Ему почему-то всегда приклеивали ярлык алкаша, и на телемосте, посвященном Ерофееву, из всех писателей хуже всего про него наговорил Аксенов.
Я же Венечку воспринимала настоящим лордом, аристократом высшей пробы.
Начиная с внешности, походки -- необычайно легкой, не касающейся земли.
Он будто по облаку ступал -- высокий, стройный, благородная седина, интеллектуальное лицо.
Пил, бывало, много, но глоточками, никогда не пьянел.
За три года знакомства я ни разу не видела его пьяным.
При раке горла, расстроенных нервах это был всегда совершенно трезвый ум, юмор, безукоризненная логика.
Блестяще образован, буквально ходячая энциклопедия.
Область его интересов -- философия, история, ботаника, поэзия, которую он безумно любил, вообще вся литература -- западная и современная.
Он был меломан, имел огромную коллекцию классики. Обладал уникальной памятью и потрясающей любознательностью, не говоря уже об блестящем уме и таланте писателя.
По степени образованности я ставлю его рядом с Аверинцевым и Лотманом.
Он был нетерпим к невежеству.
Помню, как-то слушал концерт, а я толклась на кухне и пропустила, какую музыку объявили.
Вхожу, Венечка мне: "Это кого исполняют?"
Исполняли Шнитке, а я перепутала, не помню, с кем, но не с Бахом или Бетховеном.
Он побелел, покрылся пунцовыми пятнами, его глаза из синих превратились в белые от негодования. Железным голосом, хотя мы валяли дурака, произнес:
"Если ещё подобное повторится, откажу от дома".

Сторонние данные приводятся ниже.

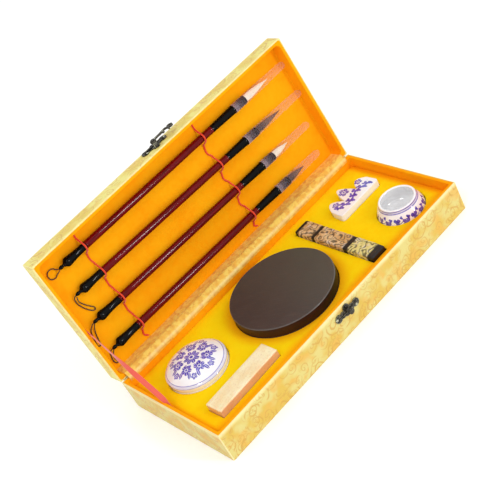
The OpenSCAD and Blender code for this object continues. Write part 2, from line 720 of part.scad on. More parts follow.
// Porcelain box for seal paste
module paste_box() {
    r = paste_d / 2;
    w = paste_wall;
    h = paste_bottom_h;
    outer = smooth([[r * 0.72, 0], [r * 0.9, 0.9], [r - 0.5, 3.4], [r, 6]], 5);
    color(porcelain) translate([paste_xy[0], paste_xy[1], paste_z]) rotate_extrude(convexity = 4) polygon(concat(
        [[0, 1], [r * 0.66, 1], [r * 0.68, 0]], outer,
        [[r, h], [r - w * 0.6, h], [r - w * 0.6 - 0.2, h + paste_lip], [r - w * 1.4, h + paste_lip],
        [r - w * 1.4, h - 2], [r - w * 1.6, w + 1.6], [r - w * 2.2, w + 0.2], [0, w]]));
}

module seal_paste() {
    r = paste_d / 2 - paste_wall * 1.6 - 0.4;
    crown = smooth([[r, paste_fill - 1], [r * 0.7, paste_fill], [0, paste_fill + 0.6]], 4);
    color(paste_red) translate([paste_xy[0], paste_xy[1], paste_z + paste_wall + 1.6]) rotate_extrude()
        polygon(concat([[0, -0.8], [r - 1, -0.8], [r, 0]], crown));
}

module paste_box_lid() {
    r = paste_d / 2;
    w = paste_wall;
    s = paste_lid_side;
    d = paste_dome;
    outer = smooth([[r, s - 0.6], [r * 0.93, s + 1.4], [r * 0.74, s + d * 0.56], [r * 0.45, s + d * 0.86], [0, s + d]], 5);
    inner = [[0, s + d - w], [r * 0.45 - 0.6, s + d * 0.86 - w], [r * 0.74 - 1, s + d * 0.56 - w], [r - w, s - 1]];
    color(porcelain) translate([paste_xy[0], paste_xy[1], paste_z + paste_bottom_h]) rotate_extrude(convexity = 4)
        polygon(concat([[r - w * 0.6 + 0.3, 0], [r - 0.3, 0], [r, 0.5]], outer, inner,
        [[r - w * 0.6 + 0.3, paste_lip + 0.4]]));
}

module seal_stone() {
    color(seal_cream) translate([seal_xy[0], seal_xy[1], seal_z]) rotate(seal_turn)
        bevelled_block(seal_length, seal_w, seal_w, seal_bevel);
}

// Water dish: a round-bellied bowl with a drawn-in mouth, on a turned foot
module water_dish() {
    f = dish_foot_d / 2;
    m = dish_mouth_d / 2;
    b = dish_d / 2;
    h = dish_h;
    w = dish_wall;
    outer = smooth([[f, 0.8], [f + 4, 2.4], [b - 0.8, h * 0.3], [b, h * 0.46], [b - 1.6, h * 0.68],
        [m + 0.9, h * 0.88], [m, h - 0.5]], 5);
    rim = [[m - 0.4, h], [m - w + 0.5, h]];
    inner = smooth([[m - w, h - 0.6], [b - w - 1.8, h * 0.66], [b - w, h * 0.46], [b - w - 1.2, h * 0.3],
        [f + 1, w + 1.6], [f - 5, w + 0.6], [0, w + 0.4]], 5);
    color(porcelain) translate([dish_xy[0], dish_xy[1], dish_z]) rotate_extrude(convexity = 4)
        polygon(concat([[0, 1.2], [f - 2.4, 1.2], [f - 2, 0], [f, 0]], outer, rim, inner));
}

// Ink stick: a bevelled bar with three moulded panels along its upper face
module ink_stick() {
    panels = [[-0.5, -0.2], [-0.15, 0.26], [0.31, 0.5]];
    flat = ink_w - 2 * ink_bevel;
    color(ink_gold) translate([ink_x, 0, ink_z]) rotate(90) union() {
        bevelled_block(ink_length, ink_w, ink_t - ink_relief, ink_bevel);
        for (p = panels) {
            translate([(p[0] + p[1]) / 2 * (ink_length - 12), 0, ink_t - ink_relief - 1])
                bevelled_block((p[1] - p[0]) * (ink_length - 12), flat, ink_relief + 1, ink_relief);
        }
    }
}

// Brush rest: three peaks on a long foot, with a hollow for a brush between each pair
rest_peaks = [0.72, 1, 0.78];
rest_corner = rest_round + 0.5;
function rest_profile(x) =
    let (s = 3 * min(1, max(0, 0.5 - x / rest_length)), k = min(floor(s), 2), p = rest_peak * rest_peaks[k])
    rest_foot + (p - rest_foot) * pow(sin(180 * (s - k)), 0.9);

// Its top edge a distance d further in, even where two peaks meet, or further out where d is negative
function rest_top(x, d) = d <= 0 ? rest_profile(x) - d : min([for (k = [-8 : 8])
    let (u = d * k / 8) rest_profile(x + u) - sqrt(d * d - u * u)]);
function rest_outline(d) = concat(
    [for (a = [180 : 30 : 270]) [rest_corner - rest_length / 2, rest_corner] + (rest_corner - d) * [cos(a), sin(a)]],
    [for (x = [-1, 0, 1]) [x * (rest_length - 2 * d) / 3, d]],
    [for (a = [270 : 30 : 360]) [rest_length / 2 - rest_corner, rest_corner] + (rest_corner - d) * [cos(a), sin(a)]],
    [for (k = [1 : 35]) let (x = (rest_length / 2 - d) * (1 - k / 18)) [x, rest_top(x, d)]]);

// The flat faces: one fan under each peak, from points 4, 5 and 6 on the bottom edge
function rest_fans(n) = concat(
    [for (i = [7 : 21]) [6, i, i + 1]], [[5, 6, 22]],
    [for (i = [22 : 33]) [5, i, i + 1]], [[4, 5, 34]],
    [for (i = [34 : n + 2]) [4, i % n, (i + 1) % n]]);

module brush_rest() {
    steps = 3;
    levels = [for (k = [0 : steps]) let (a = 90 * k / steps) rest_round * [1 - sin(a), 1 - cos(a)]];
    heights = concat(levels, [for (k = [steps : -1 : 0]) [levels[k][0], rest_t - levels[k][1]]]);
    rings = [for (h = heights, q = rest_outline(h[0])) [q[0], q[1], h[1]]];
    n = len(rest_outline(0));
    top = n * (len(heights) - 1);
    sides = [for (j = [0 : len(heights) - 2], i = [0 : n - 1])
        let (a = j * n + i, b = j * n + (i + 1) % n)
        for (f = [[a, a + n, b], [b, a + n, b + n]]) f];
    color(porcelain) translate([rest_xy[0], rest_xy[1], rest_z])
        polyhedron(rings, concat(sides, rest_fans(n), [for (f = rest_fans(n)) [top + f[2], top + f[1], top + f[0]]]));
}

base_board();
base_brocade();
base_lining();
insert();
catch_plate();
catch_knob();
catch_nails();
inner_hinge_cloth();
outer_hinge_cloth();
stay_ribbon();
lid_board();
lid_brocade();
lid_lining();
hasp_plate();
hasp_nails();
hook_rivet();
hasp_hook();
elastic_runs();
elastic_loops();
brush_handle(0);  // brush_1_handle
brush_tail(0);  // brush_1_tail
brush_ferrule(0);  // brush_1_ferrule
brush_tuft(0);  // brush_1_tuft
brush_cap(0);  // brush_1_cap
brush_thread(0);  // brush_1_thread
brush_handle(1);  // brush_2_handle
brush_tail(1);  // brush_2_tail
brush_ferrule(1);  // brush_2_ferrule
brush_tuft(1);  // brush_2_tuft
brush_cap(1);  // brush_2_cap
brush_thread(1);  // brush_2_thread
brush_handle(2);  // brush_3_handle
brush_tail(2);  // brush_3_tail
brush_ferrule(2);  // brush_3_ferrule
brush_tuft(2);  // brush_3_tuft
brush_cap(2);  // brush_3_cap
brush_thread(2);  // brush_3_thread
brush_handle(3);  // brush_4_handle
brush_tail(3);  // brush_4_tail
brush_ferrule(3);  // brush_4_ferrule
brush_tuft(3);  // brush_4_tuft
brush_cap(3);  // brush_4_cap
brush_thread(3);  // brush_4_thread
ink_stone();
ink_stone_cover();
paste_box();
seal_paste();
paste_box_lid();
seal_stone();
water_dish();
ink_stick();
brush_rest();
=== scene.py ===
from contextlib import contextmanager
from math import atan2, copysign, cos, hypot, pi, radians, sin, sqrt

import bmesh
import bpy
from mathutils import Matrix, Vector, noise


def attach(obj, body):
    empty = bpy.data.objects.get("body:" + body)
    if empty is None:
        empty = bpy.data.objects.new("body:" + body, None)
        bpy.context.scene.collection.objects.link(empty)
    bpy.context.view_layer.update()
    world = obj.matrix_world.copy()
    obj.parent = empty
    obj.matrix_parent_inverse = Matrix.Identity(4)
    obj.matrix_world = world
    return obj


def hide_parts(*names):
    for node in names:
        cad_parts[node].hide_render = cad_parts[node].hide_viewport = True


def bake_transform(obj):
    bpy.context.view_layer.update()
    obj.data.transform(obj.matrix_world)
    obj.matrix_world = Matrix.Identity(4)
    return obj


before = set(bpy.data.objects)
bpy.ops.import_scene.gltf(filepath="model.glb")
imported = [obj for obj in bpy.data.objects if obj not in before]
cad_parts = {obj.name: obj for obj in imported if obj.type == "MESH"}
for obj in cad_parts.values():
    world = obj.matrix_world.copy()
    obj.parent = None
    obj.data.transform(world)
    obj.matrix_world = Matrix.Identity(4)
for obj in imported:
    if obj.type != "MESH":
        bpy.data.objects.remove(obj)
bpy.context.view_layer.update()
mm = 0.001


def shift(x, y, z):  # in millimetres
    return Matrix.Translation((x * mm, y * mm, z * mm))


def turn(angle, axis):  # in degrees
    return Matrix.Rotation(radians(angle), 4, axis)


# the lid is made shut, with its hinge line at the origin, and then swung open
hinge = {"y": 70.0, "z": 31.65, "angle": 98.0, "gap": 0.15}
lidTurn = shift(0, hinge["y"], hinge["z"]) @ turn(-hinge["angle"], "X")


def smoothLine(points, steps):
    line, last = [], len(points) - 1
    for i in range(last):
        a, b, c, d = (Vector(points[k]) for k in (max(i - 1, 0), i, i + 1, min(i + 2, last)))
        for k in range(steps):
            t = k / steps
            square, cube = 2 * a - 5 * b + 4 * c - d, 3 * b - a - 3 * c + d
            line.append(0.5 * (2 * b + (c - a) * t + square * t ** 2 + cube * t ** 3))
    return line + [Vector(points[last])]


def smoothStep(value, low, high):
    t = min(1.0, max(0.0, (value - low) / (high - low)))
    return t * t * (3 - 2 * t)


def lengthOf(line):
    return sum((b - a).length for a, b in zip(line, line[1:]))


def lidPoint(v, h):  # distance from the hinge and from the rim, as the box's depth and height
    point = lidTurn @ Vector((0, -v * mm, h * mm))
    return Vector((point.y / mm, point.z / mm))


# ---- camera
photoCamera = {"place": (-0.40294, -0.80243, 0.71829), "turn": (50.8048, 23.963, -43.9579), "lens": 90.818,
               "near": 0.01}
bpy.ops.object.camera_add(location=photoCamera["place"], rotation=[radians(a) for a in photoCamera["turn"]])
camera = bpy.context.scene.camera = bpy.context.object
camera.data.lens, camera.data.clip_start = photoCamera["lens"], photoCamera["near"]
print("camera placed")


# ---- modelling helpers
def onlySelect(*pieces):
    bpy.ops.object.select_all(action="DESELECT")
    for piece in pieces:
        piece.select_set(True)
    bpy.context.view_layer.objects.active = pieces[0]


@contextmanager
def editing(piece):  # edit mode with everything selected
    onlySelect(piece)
    bpy.ops.object.mode_set(mode="EDIT")
    bpy.ops.mesh.select_all(action="SELECT")
    yield
    bpy.ops.object.mode_set(mode="OBJECT")


def choose(piece, kind, test):  # selects what passes the test, in edit mode
    bpy.ops.mesh.select_mode(type=kind)
    bpy.ops.mesh.select_all(action="DESELECT")
    mesh = bmesh.from_edit_mesh(piece.data)
    found = [part for part in {"EDGE": mesh.edges, "FACE": mesh.faces}[kind] if test(part)]
    for part in found:
        part.select_set(True)
    mesh.select_flush_mode()
    bmesh.update_edit_mesh(piece.data)
    return len(found)


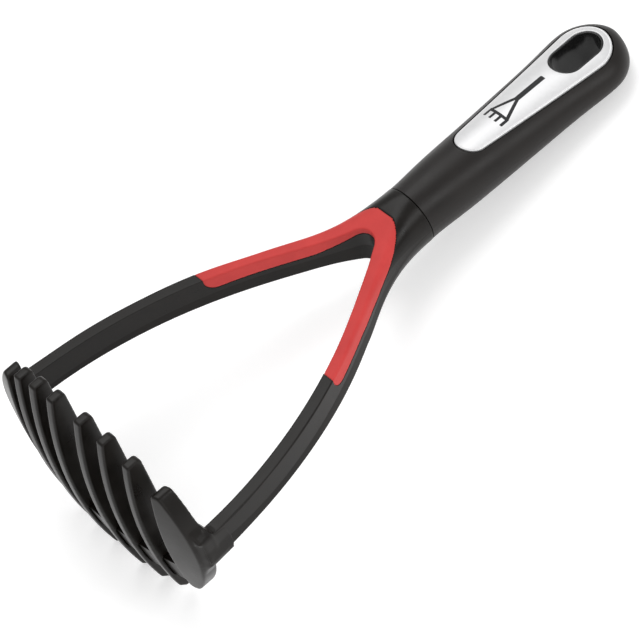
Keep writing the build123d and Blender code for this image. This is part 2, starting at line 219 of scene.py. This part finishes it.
def grip_back(x, y):
    """Z of the grip's back at x, y."""
    a, b, m = grip_section(y)
    return m - b * math.sqrt(max(1 - (x / a) ** 2, LEAST_RISE))


def new_piece(name, vertices, faces, material, replaced=()):
    """Smooth visible piece on the one body, in place of the CAD nodes that it replaces."""
    mesh = bpy.data.meshes.new(name)
    mesh.from_pydata([tuple(v) for v in vertices], [], faces)
    mesh.materials.append(material)
    mesh.shade_smooth()
    piece = bpy.data.objects.new(name, mesh)
    bpy.context.scene.collection.objects.link(piece)
    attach(piece, "root")
    if replaced:
        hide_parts(*replaced)
    return piece


def ring_strip(rings, closed=False):
    """Faces between closed rings of equal length, with the last joined to the first if closed."""
    count = len(rings[0])
    vertices = [v for ring in rings for v in ring]
    faces = []
    for r in range(len(rings) if closed else len(rings) - 1):
        low, high = r * count, (r + 1) % len(rings) * count
        for i in range(count):
            j = (i + 1) % count
            faces.append((low + i, low + j, high + j, high + i))
    return vertices, faces


# ---- face plate and eyelet ----
PLATE_TIP_Y, PLATE_TIP_RADIUS = 203.4, 7.0
PLATE_END_Y, PLATE_END_RADIUS = 262.0, 12.15
HOLE_LOW_Y, HOLE_HIGH_Y, HOLE_RADIUS = 254.3, 263.8, 7.5
HOLE_TAPER = 0.001             # the slot's upper end is wider by this hair
ROUND_STEPS = 288              # points round the plate and round the slot
ARC_STEPS = 40


def half_capsule(low, low_radius, high, high_radius):
    """Right half of the hull of two circles on the Y axis, from its top to its foot."""
    slope = math.asin((high_radius - low_radius) / (high - low))
    points = []
    for i in range(ARC_STEPS + 1):
        turn = -slope + (math.pi / 2 + slope) * i / ARC_STEPS
        points.append((high_radius * math.cos(turn), high + high_radius * math.sin(turn)))
    side = [(low_radius * math.cos(-slope), low + low_radius * math.sin(-slope))]
    for i in range(1, ARC_STEPS + 1):
        turn = -slope - (math.pi / 2 - slope) * i / ARC_STEPS
        side.append((low_radius * math.cos(turn), low + low_radius * math.sin(turn)))
    return points[::-1] + side


def outline(low, low_radius, high, high_radius):
    """Closed outline of two circles' hull, as points at even steps of its length."""
    right = half_capsule(low, low_radius, high, high_radius)
    loop = right + [(-x, y) for x, y in reversed(right[1:-1])]
    lengths = [0.0]
    for a, b in zip(loop, loop[1:] + loop[:1]):
        lengths.append(lengths[-1] + math.dist(a, b))
    points, k = [], 0
    for i in range(ROUND_STEPS):
        target = lengths[-1] * i / ROUND_STEPS
        while lengths[k + 1] < target:
            k += 1
        t = (target - lengths[k]) / (lengths[k + 1] - lengths[k])
        a, b = loop[k], loop[(k + 1) % len(loop)]
        points.append((a[0] + (b[0] - a[0]) * t, a[1] + (b[1] - a[1]) * t))
    return points


def on_grip(points, drop):
    """Lay an outline on the grip's front, sunk by drop."""
    return [(x, y, grip_front(x, y) - drop) for x, y in points]


def plate_ring(inset, drop):
    """Ring inside the plate's outline."""
    points = outline(PLATE_TIP_Y, PLATE_TIP_RADIUS - inset, PLATE_END_Y, PLATE_END_RADIUS - inset)
    return on_grip(points, drop)


def slot_outline(grow):
    """Outline of the hang slot, wider by grow."""
    radius = HOLE_RADIUS + grow
    return outline(HOLE_LOW_Y, radius, HOLE_HIGH_Y, radius + HOLE_TAPER)


PLATE_FIELD_DROP = 0.1         # the plate's field lies this far under the grip's full surface
PLATE_FIELD_STEPS = 26
# the rolled rim, from outside in: (inset, drop)
PLATE_RIM = [(0.12, 0.9), (0.12, 0.3), (0.16, 0.12), (0.3, 0.0), (0.5, -0.04), (0.62, -0.03), (0.72, 0.06),
             (0.84, 0.1)]
PLATE_RIM_END = 0.95
# the rolled edge round the slot, from the field to the slot's wall: (distance from the wall, drop)
PLATE_SLOT_EDGE = [(0.3, 0.12), (0.15, 0.18), (0.05, 0.3), (0.03, 0.9)]
PLATE_SLOT_START = 0.5


def make_face_plate():
    """Satin plate: chamfered bright rim, a field that follows the grip and a rolled edge at the slot."""
    rings = [plate_ring(inset, drop) for inset, drop in PLATE_RIM]
    edge = plate_ring(PLATE_RIM_END, PLATE_FIELD_DROP)
    hole = on_grip(slot_outline(PLATE_SLOT_START), PLATE_FIELD_DROP)
    for step in range(PLATE_FIELD_STEPS + 1):
        t = step / PLATE_FIELD_STEPS
        field = [(a[0] + (b[0] - a[0]) * t, a[1] + (b[1] - a[1]) * t) for a, b in zip(edge, hole)]
        rings.append(on_grip(field, PLATE_FIELD_DROP))
    rings += [on_grip(slot_outline(grow), drop) for grow, drop in PLATE_SLOT_EDGE]
    vertices, faces = ring_strip([[place(*p) for p in ring] for ring in rings])
    return new_piece("face_plate_satin", vertices, faces, satin_plate, ["face_plate"])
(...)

Меня он считал близким человеком, и ему было чрезвычайно неприятно, что я не распознала Шнитке.
Или как-то навещаю его в "раковом корпусе" и чувствую, что он меня сухо встречает. В чем дело?
Причина, выяснилось, в том, что я не читала Лотмана.
Надулся, назвал невеждой.
Что его тянуло ко мне?
Я всегда его старалась рассмешить, как бы мне самой ни было тяжело.
И мне это удавалось.
Видимо, что-то тут совпадало: Ерофеев любил маразматичный юмор, каламбур, к какому меня приучил отец.
Часто хохотал над моими изречениями, записывал.
"Если моя любимая Беллочка Ахмадулина -- декадентка, то ты каламбуристка".
Мне жалко, что мы так мало говорили с ним о чем-то серьезном. Общий фон наших встреч -- бесконечное веселье.
Его сестра написала в воспоминаниях, что я была для него лекарством, выводящим из депрессии.
С первой женой Валентиной, живущей в Караваево и описанной в книге "Москва--Петушки", Ерофеев был разведен.
Его официальной женой считалась Галина Носова, в квартире которой он жил в Москве.
Казалось, близких отношений между ними не было, и их брак считался фиктивным.
Однако она ухаживала за ним, вела хозяйство.
После смерти Ерофеева все его наследство досталось ей. Сама Галя рассказывала мне об этом как об анекдоте.
Ерофеев попросил ее налить сто граммов коньяка, она ответила:
"Запиши наследство на меня -- налью стакан".